Witten. .
Durch Nacht und Wind zu reiten, das ist auf lange Sicht doch ungesund. Und so sitzt Jochen Winter am Sonntag zum letzten Mal im Sattel, mit rotem Mantel und Soldatenhelm, und führt den Herbeder Laternenzug an.
Im nächsten Jahr macht es sich der Pastor dann in seinem Rentnersessel gemütlich, gewärmt von seinen Fußballschals.
Bei einem Gespräch mit Pastor Winter müsste man ein Tonband mitlaufen lassen.
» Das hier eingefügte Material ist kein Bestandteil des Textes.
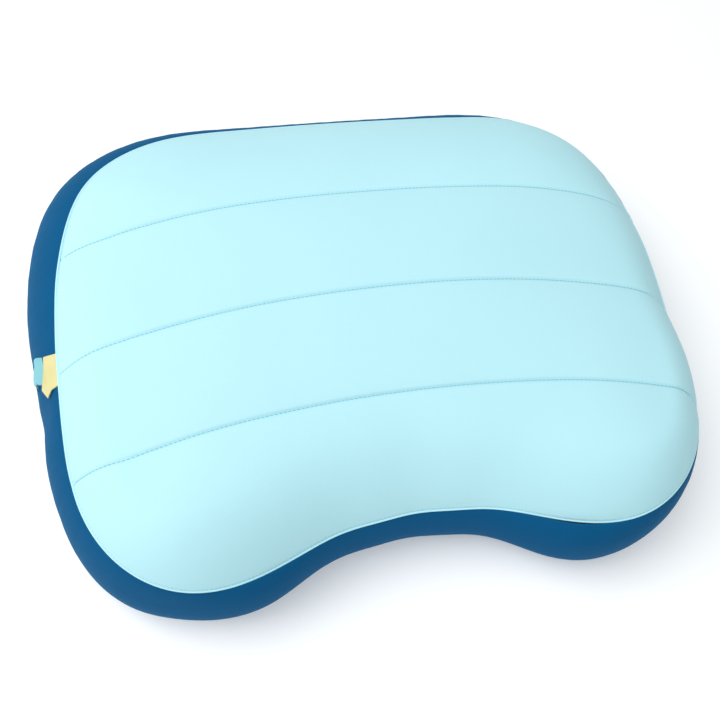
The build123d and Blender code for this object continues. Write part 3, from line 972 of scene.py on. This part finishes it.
def rrect(w, h, r, cx=0.0, cy=0.0, n=8, radii=None):
    rr = radii or (r, r, r, r)
    pts = []
    for (sx, sy, a0), q in zip(((1, 1, 0), (-1, 1, 90), (-1, -1, 180), (1, -1, 270)), rr):
        for i in range(n + 1):
            a = math.radians(a0 + 90.0 * i / n)
            pts.append((cx + sx * (w / 2 - q) + q * math.cos(a), cy + sy * (h / 2 - q) + q * math.sin(a)))
    return pts


# cap: a round lid with a plug boss, and the nearly level finger lip that shows from above
circle = [(6.9 * math.cos(2 * math.pi * i / 48), 6.9 * math.sin(2 * math.pi * i / 48)) for i in range(48)]
lid = rounded_plate("inflate_cap_lid", circle, 1.2, 0.45, V0 + AX * 1.7, EY, UPV, AX)
boss_c = [(3.1 * math.cos(2 * math.pi * i / 32), 3.1 * math.sin(2 * math.pi * i / 32)) for i in range(32)]
boss = rounded_plate("boss_tmp", boss_c, 2.5, 0.3, V0 - AX * 0.6, EY, UPV, AX)
strap = rounded_plate("strap_tmp", rrect(4.0, 3.2, 0.8, 0.0, -6.7), 0.8, 0.25, V0 + AX * 1.7, EY, UPV, AX)
drop = math.radians(20.0)
LD = np.array([-math.cos(drop), 0, -math.sin(drop)])
LN = np.array([-math.sin(drop), 0, math.cos(drop)])
lip_o = np.array([-198.6, 0.2, 65.0])


def rounded_poly(poly, r, n=7):
    out = []
    m = len(poly)
    for i in range(m):
        p0, p1, p2 = (np.array(poly[(i + o) % m], float) for o in (-1, 0, 1))
        q = r[i] if isinstance(r, (list, tuple)) else r
        a, b = p1 + (p0 - p1) / np.linalg.norm(p0 - p1) * q, p1 + (p2 - p1) / np.linalg.norm(p2 - p1) * q
        for t in np.linspace(0, 1, n):
            out.append(tuple((1 - t) ** 2 * a + 2 * t * (1 - t) * p1 + t * t * b))
    return out


tongue = rounded_plate("tongue_tmp", rounded_poly([(7.6, -2.6), (9.4, 4.7), (-9.5, 3.2), (-9.5, -2.6)], [2.6, 3.0, 3.2, 1.5]),
                       1.5, 0.5, lip_o - LN * 1.5, EY, LD, LN,
                       cup=lambda c: c + np.stack([0 * c[:, 0], 0 * c[:, 0], -0.006 * c[:, 0] ** 2], 1))
neckp = rounded_plate("neck_tmp", rrect(10.0, 5.6, 1.6, -2.8, 7.2), 1.1, 0.35, V0 + AX * 2.55, EY, UPV, AX)


def join(name, parts):
    bm = bmesh.new()
    for p in parts:
        bm.from_mesh(p.data)
    me = bpy.data.meshes.new(name)
    bm.to_mesh(me)
    bm.free()
    for p in parts:
        bpy.data.objects.remove(p)
    me.polygons.foreach_set("use_smooth", [True] * len(me.polygons))
    o = bpy.data.objects.new(name, me)
    bpy.context.scene.collection.objects.link(o)
    return o


cap = join("inflate_cap_teal", [lid, boss, strap, tongue, neckp])
finish_piece(cap, TEAL, body="inflate_cap", nodes=("inflate_cap",))

# pull tab: ribbon sewn into the edge seam, near end cut to a point
td = math.radians(27.0)
TD = np.array([-math.cos(td), 0, -math.sin(td)])
TN = np.array([-math.sin(td), 0, math.cos(td)])
tab_o = np.array([-189.2, 0.0, 75.7])
tab_pts = [(-17.4, -2.2), (2.6, -2.2), (3.6, 7.0), (-6.0, 7.4), (-13.0, 8.4), (-16.9, 9.2), (-22.2, 6.4), (-18.6, 2.8)]


def dense(poly, step=1.0):
    out = []
    for i in range(len(poly)):
        a, b = np.array(poly[i]), np.array(poly[(i + 1) % len(poly)])
        m = max(int(np.linalg.norm(b - a) / step), 1)
        for j in range(m):
            out.append(tuple(a + (b - a) * j / m))
    return out


tab = rounded_plate("pull_tab_ribbon", dense(tab_pts, 1.2), 0.85, 0.25, tab_o, EY, TD, TN, seg=2,
                    cup=lambda c: np.stack([c[:, 0], c[:, 1], c[:, 2] - 0.010 * np.maximum(c[:, 1] - 2, 0) ** 2
                                         - 0.022 * np.maximum(-13.0 - c[:, 0], 0) ** 2], 1))
finish_piece(tab, YELLOW, body="pull_tab", nodes=("pull_tab",))

# ------------------------------------------------------------------ camera, floor, light
back = Vector((-0.20409623, -0.44792068, 0.87046642))
right = Vector((0.97163487, -0.20119141, 0.12428879))
upv = Vector((0.11945884, 0.8711424, 0.47627776))
cam_d = bpy.data.cameras.new("camera")
cam = bpy.data.objects.new("camera", cam_d)
bpy.context.scene.collection.objects.link(cam)
rot = Matrix((right, upv, back)).transposed()
cam.matrix_world = Matrix.Translation(Vector((-121.854, -255.214 + YS, 524.457)) * 0.001) @ rot.to_4x4()
cam_d.sensor_width = 36.0
cam_d.lens = 870.2323 / 720.0 * 36.0
cam_d.clip_start = 0.01
bpy.context.scene.camera = cam

fm, nt, b = new_mat("floor_white")
fn = node(nt, "ShaderNodeTexNoise")
fn.inputs["Scale"].default_value = 3.0
rp = node(nt, "ShaderNodeValToRGB")
rp.color_ramp.elements[0].color = (0.83, 0.84, 0.85, 1)
rp.color_ramp.elements[1].color = (0.85, 0.86, 0.87, 1)
nt.links.new(fn.outputs["Fac"], rp.inputs["Fac"])
nt.links.new(rp.outputs["Color"], b.inputs["Base Color"])
b.inputs["Roughness"].default_value = 0.9
b.inputs["Specular IOR Level"].default_value = 0.1
b.inputs["Emission Color"].default_value = (0.97, 0.99, 1.0, 1)
b.inputs["Emission Strength"].default_value = 0.18
floor = mesh_object("floor", [(-6, -6, -0.0004), (6, -6, -0.0004), (6, 6, -0.0004), (-6, 6, -0.0004)], [(0, 1, 2, 3)], False)
floor.data.materials.append(fm)

w = bpy.data.worlds.new("studio")
bpy.context.scene.world = w
w.use_nodes = True
bg = w.node_tree.nodes["Background"]
bg.inputs[0].default_value = (0.93, 0.985, 1.0, 1)
bg.inputs[1].default_value = 0.52


def area(name, loc, target, size, power, color=(1, 1, 1)):
    d = bpy.data.lights.new(name, "AREA")
    d.shape = "RECTANGLE"
    d.size, d.size_y = size
    d.energy = power
    d.color = color
    o = bpy.data.objects.new(name, d)
    bpy.context.scene.collection.objects.link(o)
    o.location = loc
    o.rotation_euler = (Vector(target) - Vector(loc)).to_track_quat("-Z", "Y").to_euler()
    return o


area("key", (-0.82, 0.18, 1.46), (0, 0, 0.05), (1.2, 1.4), 21.2)
area("fill", (-0.50, -0.95, 1.4), (0, 0, 0.05), (1.6, 1.2), 7.0)
bpy.context.scene.view_settings.view_transform = "Standard"
bpy.context.scene.view_settings.look = "None"
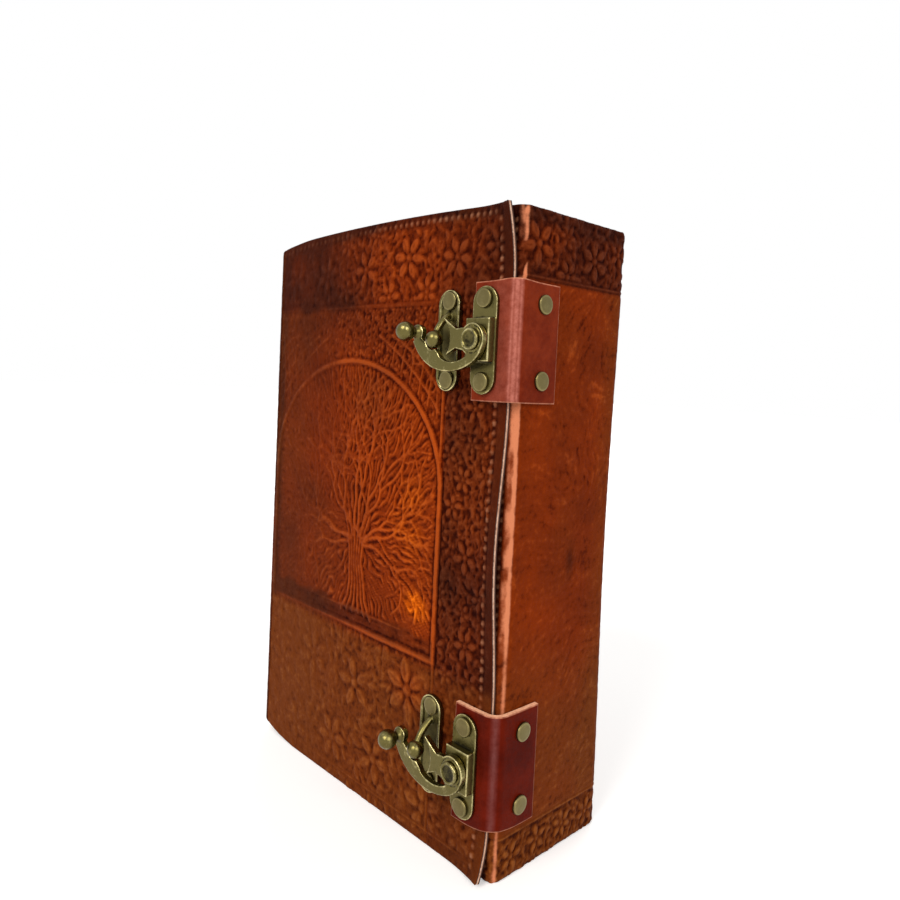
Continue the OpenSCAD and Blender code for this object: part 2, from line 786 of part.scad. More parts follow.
// Floor, rim, swan neck and ball, cast in one; the rim opens round both rivets' heads
catch_w = plate_w - 0.6;
module catch_plate(cz) {
    color(brass)
    on_front(catch_x, cz, 0) {
        difference() {
            linear_extrude(catch_t + rim_h) plate_2d(catch_w);
            translate([0, 0, catch_t]) linear_extrude(rim_h + 1) plate_2d(catch_w - 2 * rim_w);
            for (s = [-1, 1])
                translate([0, s * plate_end, 0]) {
                    translate([0, 0, -1]) cylinder(h = catch_t + 2, d = hole_d);
                    translate([0, 0, catch_t]) cylinder(h = rim_h + 1, d = head_d + 4 * pin_clear);
                }
        }
        swan_neck();
        translate([0, 0, hook_mid]) sphere(d = ball_d);
    }
}

module placed() {
    translate([shift_x, shift_y, 0]) children();
}

placed() leather_cover();
placed() page_block();
placed() binding_thread();
placed() tab(upper_z);  // tab_upper
placed() tab(lower_z);  // tab_lower
placed() hinge_plate(upper_z);  // hinge_plate_upper
placed() hinge_plate(lower_z);  // hinge_plate_lower
placed() pivot(upper_z);  // pivot_upper
placed() pivot(lower_z);  // pivot_lower
placed() swing_hook(upper_z);  // swing_hook_upper
placed() swing_hook(lower_z);  // swing_hook_lower
placed() catch_plate(upper_z);  // catch_plate_upper
placed() catch_plate(lower_z);  // catch_plate_lower
placed() tab_rivet(upper_z, 1);  // tab_rivet_upper_top
placed() tab_rivet(upper_z, -1);  // tab_rivet_upper_bottom
placed() tab_rivet(lower_z, 1);  // tab_rivet_lower_top
placed() tab_rivet(lower_z, -1);  // tab_rivet_lower_bottom
placed() hinge_rivet(upper_z, 1);  // hinge_rivet_upper_top
placed() hinge_rivet(upper_z, -1);  // hinge_rivet_upper_bottom
placed() hinge_rivet(lower_z, 1);  // hinge_rivet_lower_top
placed() hinge_rivet(lower_z, -1);  // hinge_rivet_lower_bottom
placed() catch_rivet(upper_z, 1);  // catch_rivet_upper_top
placed() catch_rivet(upper_z, -1);  // catch_rivet_upper_bottom
placed() catch_rivet(lower_z, 1);  // catch_rivet_lower_top
placed() catch_rivet(lower_z, -1);  // catch_rivet_lower_bottom
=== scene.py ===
import bpy
import numpy as np
from mathutils import Matrix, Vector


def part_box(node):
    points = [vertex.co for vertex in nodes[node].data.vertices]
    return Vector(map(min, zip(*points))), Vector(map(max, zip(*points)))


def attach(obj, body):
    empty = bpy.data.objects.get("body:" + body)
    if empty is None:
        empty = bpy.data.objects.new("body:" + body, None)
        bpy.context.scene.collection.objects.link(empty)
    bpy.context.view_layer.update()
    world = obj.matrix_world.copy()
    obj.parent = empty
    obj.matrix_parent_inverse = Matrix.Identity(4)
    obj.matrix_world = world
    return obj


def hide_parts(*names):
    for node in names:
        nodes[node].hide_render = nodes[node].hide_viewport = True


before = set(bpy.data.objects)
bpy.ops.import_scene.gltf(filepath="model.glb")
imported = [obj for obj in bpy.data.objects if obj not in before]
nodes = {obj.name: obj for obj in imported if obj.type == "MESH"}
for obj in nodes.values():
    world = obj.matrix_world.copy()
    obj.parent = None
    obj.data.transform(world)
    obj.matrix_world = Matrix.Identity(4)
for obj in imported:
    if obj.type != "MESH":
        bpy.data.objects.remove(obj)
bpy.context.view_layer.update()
print("frame loaded:", len(nodes), "nodes")

# Sizes in millimetres, measured from the middle of the journal's body, the same as the solids
journal = {
    "height": 258.0, "width": 170.0, "thickness": 70.0,
    "leather": 2.5, "foldRadius": 6.0, "lipFoldRadius": 5.0,
    "lipReach": 26.0, "lipGap": 0.3, "edgeBack": 3.0, "edgeRound": 0.8,
    "headBow": 1.8, "bowMiddle": 15.0, "dipHead": 4.5, "dipFoot": 6.0, "dipFrom": -50.0,
    "curlWidth": 22.0, "cornerCurl": 4.7, "edgeBulge": 3.2, "cornerRise": 2.0, "waist": 2.4,
    "upperClasp": 206.0, "lowerClasp": 44.0, "tabHeight": 46.0, "tabHold": 1.0,
    "shift": (-1.15, 9.85, 0.0),
}
halfW = journal["width"] / 2
halfT = journal["thickness"] / 2
leatherT = journal["leather"]
edgeX = halfW - journal["edgeBack"]
curlX = edgeX - journal["curlWidth"]
lipY = -halfT + leatherT + journal["lipGap"]
millimetre = 0.001


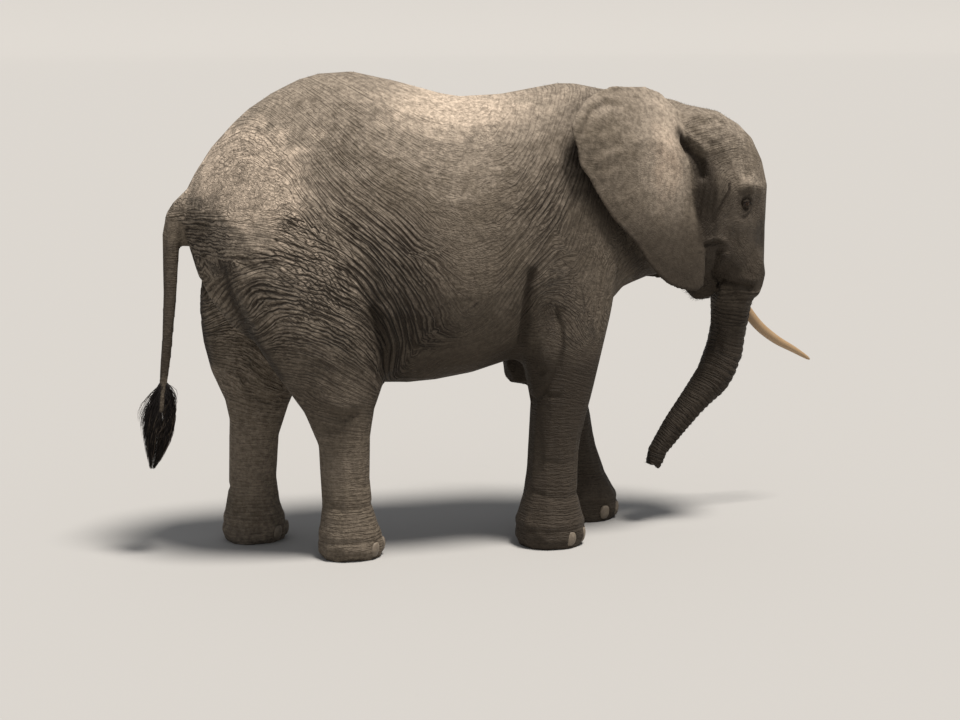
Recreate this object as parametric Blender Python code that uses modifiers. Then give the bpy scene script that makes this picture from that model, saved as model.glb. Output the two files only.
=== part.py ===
"""A young African elephant standing with its head low and its trunk curled back, as a life-size still model.

The flesh is modelled whole: lofts and muscles joined by a voxel remesh, their hollows softened, then parted
by thin cuts into named pieces. Ears, eyes, the tusk, the nails and the tail's tuft are pieces of their own.
+X is the way it faces, +Y its left side, +Z up, in metres. The origin is on the floor, under the middle of
the model's box.
"""

import math

import bmesh
import bpy
import numpy as np
from mathutils import Matrix, Vector
from mathutils.bvhtree import BVHTree

# ---------------------------------------------------------------- driving sizes
RIGHT, LEFT = -1, 1  # the sign of Y on each side of the animal

BODY_VOXEL = 0.016  # the grid that joins barrel and legs
FLESH_VOXEL = 0.012  # the grid that joins the whole animal
FLESH_TRIANGLES = 2300
CUT_GAP = 0.0004  # between neighbouring pieces
SLIVER = 1e-6  # edges shorter than this are closed up after a cut
RING_POINTS = 32
MASS_SEGMENTS, BALL_SEGMENTS, NAIL_SEGMENTS = 20, 12, 8
TAIL_SIDES, TUSK_SIDES, TUFT_SIDES = 16, 9, 8
BARREL_POWER, HEAD_POWER, LEG_POWER = 2.05, 2.2, 2.1  # of the sections: 2 is an ellipse, more is squarer
BODY_SOFTEN, BODY_CRESTS = 60, 0.08  # rounds of evening, and the share by which crests sink in each
FLESH_SOFTEN, FLESH_CRESTS = 30, 0.12
SOLE_RISE = 0.012  # skin this close to the floor becomes the sole

# Sections across the barrel of the body: x, top, bottom, half width, height of the widest level as a share.
BARREL = (
    (-1.375, 1.640, 1.420, 0.070, 0.50),
    (-1.290, 1.800, 1.180, 0.185, 0.50),
    (-1.110, 2.008, 0.990, 0.295, 0.50),
    (-0.860, 2.160, 0.900, 0.365, 0.47),
    (-0.630, 2.202, 0.800, 0.405, 0.45),
    (-0.400, 2.158, 0.765, 0.438, 0.42),
    (-0.120, 2.088, 0.790, 0.458, 0.41),
    (0.150, 2.102, 0.860, 0.440, 0.41),
    (0.400, 2.142, 0.960, 0.378, 0.43),
    (0.600, 2.112, 1.130, 0.312, 0.45),
    (0.830, 2.084, 1.225, 0.260, 0.48),
    (1.000, 2.045, 1.250, 0.212, 0.50),
)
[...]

Wenn er erzählt vom „Knüppel, wo dat Lämpken dran ist“ (die Laterne), dann ist das Ruhrpott-Kabarett pur. Sein letzter Ritt als St. Martin, erfüllt ihn das nicht mit Wehmut? „Es ist ja momentan alles zum letzten Mal: meine letzte Firmung, meine letzte Erstkommunion. Ich bin seit 42 Jahren Priester, davon 29 in Herbede“, sagt er. „Irgendwann reicht’s auch.“
Jochen Winter gehört für alle nach Herbede, dabei ist er gar nicht aus dem Dorf: Stammt aus Bochum-Gerthe und geht auch dorthin zurück, wo er seine erste Kaplanstelle hatte. Am 17. Mai 2014 wird er in den Ruhestand verabschiedet, aus dem Pfarrhaus an der Meesmannstraße ausziehen, in eine Bochumer Mietwohnung mit gutem Straßenbahnanschluss - zu den VfL-Spielen. Ostkurve, in Trikot und blau-weißem Schal, dafür brennt sein Herz. Obwohl es groß genug ist für seine zweite Liebe: der SV Herbede. Stolz zeigt er seine Karte: „Ehrenmitglied auf Lebenszeit, das ist doch sonst keiner“.
Neben der Bochumer Ostkurve und der Herbeder Bande hat er noch den Hang zu Hang. Der 69-Jährige ist glühender Alpinist und macht noch immer „so richtig senkrechte Sachen“. Seit 37 Jahren fährt er zwei Mal pro Jahr in die Dolomiten. Dort wohnt er im Pfarrhaus, klettert viel („ich muss die Karabiner klirren hören“) - und hält für die Touristen die Messe. Auf italienisch! „Also: ich schreibe die Predigt und die Haushälterin übersetzt sie. Ich trage das vor und sie nickt, wenn die Betonung stimmt. Und in der Vorabendmesse staunen alle: Mensch, wat kann der Dechant aus Deutschland gut Italienisch!“
Kann er auch gut reiten? „Na so, dass man drauf bleibt“, sagt er bescheiden, erzählt aber zeitgleich, wie er mit jungen Mädchen beim „Horse Tracking“ über Stock und Stein galoppierte. Gibt es in Witten noch einen reitenden Pastor? Nee. Nur einmal, da ging er fremd und ritt auch für St. Marien. Und sein Vorgänger, Dechant Korowski, saß auf einem Kaltblut.
Winters Huftier ist ein ruhiges Fjordpferd, 21 Jahre alt, das ansonsten für die Fahrschule von Ulrich Voss Hochzeitskutschen zieht. Wahrscheinlich geht „Troll“ mit in Rente – nach seinem Einsatz am Sonntag bei Dunkelheit, Polizeiblaulicht, Posauenchor und streichelfreudigen Kindern.